While this bill has found success in the Florida House and Senate, students, those who the bill directly impacts, will not let it pass in silence. Members of Gen Z have organized protests against the bill at their schools and in their communities, and have also traveled to Tallahassee, Florida’s capital, to meet with lawmakers and argue vehemently against the bill. Will Larkins, a Florida teen who organized and led a walkout of more than 500 students at his central Florida high school, watched as students chanted “We say gay!” Larkins says that he wants to show that “what [people in power are] doing doesn’t represent [students], especially marginalized groups.” 

High school senior Jack Petocz, who also organized walkouts both at his school and statewide, was suspended “indefinitely” for distributing Pride flags during a demonstration. However, Petocz will not let this suspension affect his spirits. He plans to continue to advocate against the bill while at home and said in a statement on Twitter, “I am proud of who I am and I am proud of all of those protesting these regressive bills. We must let our politicians know that no matter how hard they try, they cannot suppress our identities or silence our voices. Gen Z will not stand idly by as our rights are stripped from us.” As students wave Pride flags, raise rainbow signs, and shout “We say gay!” across the state, it is obvious that the Florida legislature does not represent children and their desires. 

Not only are many youth opposed to the bill, but it is likely to lead to detrimental affects for youth who do not identify as cisgender and/or straight in Florida. LGBTQ youth face great disparities when it comes to mental health and school climate, and this bill only can worsen the statistics. Data has shown that 43% of transgender youth have been bullied on school property, while  29% of transgender youth, 21% of gay and lesbian youth, and 22% of bisexual youth have attempted suicide. These statistics are alarming and devastating already, so it is heart wrenching to consider how a bill like this one can worsen the numbers. 

But LGBTQ youth are more than just statistics; they are people trying to navigate their formative years and by passing bills like this, that navigation becomes increasingly difficult and dangerous. We know the statistics, so why and how can we allow this to happen to helpless children? 
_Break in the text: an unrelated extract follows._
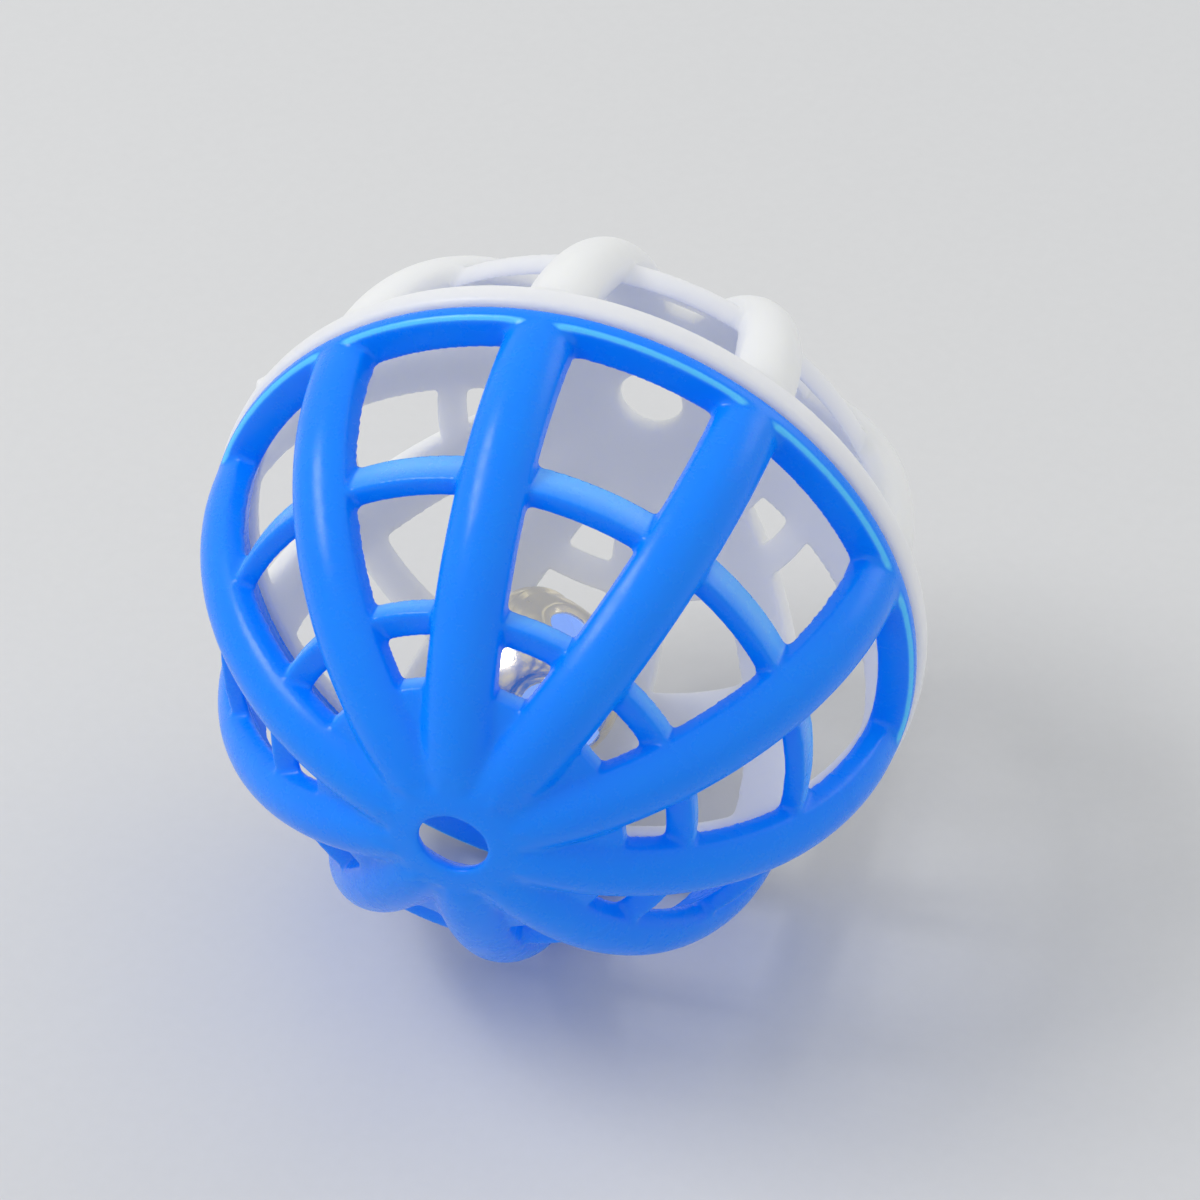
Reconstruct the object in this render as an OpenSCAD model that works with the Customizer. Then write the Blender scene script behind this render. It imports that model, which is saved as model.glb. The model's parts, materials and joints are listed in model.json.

The Trevor Project, a nonprofit organization providing support for LGBTQ youth, has also taken a look into the role of school instruction on the wellbeing of young LGBTQ people. The organization found that students who learned about LGBTQ issues and people in the classroom were 23% less likely to attempt suicide in the past year. LGBTQ history includes the lessons of the Stonewall Uprising and landmark Supreme Court cases, like Obergefell v. Hodges and Bostock v. Clayton County. When students feel seen and heard, and can relate in some facet to the education that they are receiving, they become hopeful for their own futures. By taking this away, and telling kids that their identity could be deemed “inappropriate,” it is implying that they should be ashamed in some way for something they cannot even control. US Secretary of Transportation Pete Buttigieg, who is a gay man himself, said the bill will contribute to “shocking levels of suicidal thoughts, and suicide attempts among LGBT+ youths” as the legislation “tell[s] youths who are different, or whose families are different, that there is something wrong with them out of the gate.”

One aspect of the bill that cannot be ignored is how incredibly hypocritical it is. While one portion of the legislation is focused on having parents and the school work together to check in on students’ well-being, the other end of it focuses on prohibiting conversations that are crucial in ensuring that LGBTQ youth are able to feel pride in who they are. In a way, it is encouraging to see the topic of mental health to be brought to the fore front of schools, but this law is only focused on the well-being of straight cis-gendered students. The statistics make it ever so clear that taking away the discussion of LGBTQ topics actively harms the wellbeing of LGBTQ youth. While this bill pulls one way, towards more discussion of mental health and well-being, it pulls even harder in the opposite direction, towards increased stigma of LGBTQ and the potential to place the mental health of LGBTQ youth in grave danger. 

The history of LGBTQ folk in America is a part of American history and the identity of so many. A study done by Gallup shows that 21% of Generation-Z adults identify as LGBT. Also, a record 7.1% of Americans self-identify as LGBTQ, the highest percentage since Gallup began tracking in 1996. So by erasing this history from classrooms and hiding it from  an increasing amount of LGBTQ youth only increases stigma. Furthermore, stigma is often internalized from a young age; the foundation of our learning sets up our beliefs and how we continue to learn for years to come. By declaring one’s gender or sexuality too “taboo” to learn about, we actively increase internalized stigma within the children of America. 

The language with the bill also makes it incredibly problematic: it is too vague to understand when it is considered “appropriate” to introduce open discussion of LGBTQ folk and issues. For example, Rep. Joe Harding, the Republican who introduced the bill back in January, said the bill would not prohibit students from talking about their LGBTQ families or prohibit classroom discussions about LGBTQ history. Instead, the bill, apparently, prevents the “instruction” of LGBTQ topics, but what is deemed “instruction,” and thus bad, and what is deemed “okay”? Where is the line between curriculum and conversations?

This vague language can result in students reaching their senior year of high school, entering the adult world, with little to no education on LGBTQ history. The bill is doing a disservice to all students. One can argue that students who want to learn about such issues can do so outside of school, but those students, the ones looking into the history of LGBTQ folk and learning about the community, are not necessarily the ones contributing to discrimination against the group. It is the children reaching adulthood with little understanding who need to be exposed to this learning in school and overcome a reluctance to explore and acknowledge differences. If people are ignorant to LGBTQ history and hardships, mistakes or tragedies are bound to be remade and hate will continue to be bred. 

As lawmakers, activists, and parents fight about the bill, there are kids being impacted greatly. This is not just a partisan issue about LGBTQ rights and discussion but about empathy, understanding, and acceptance of diversity beginning from childhood.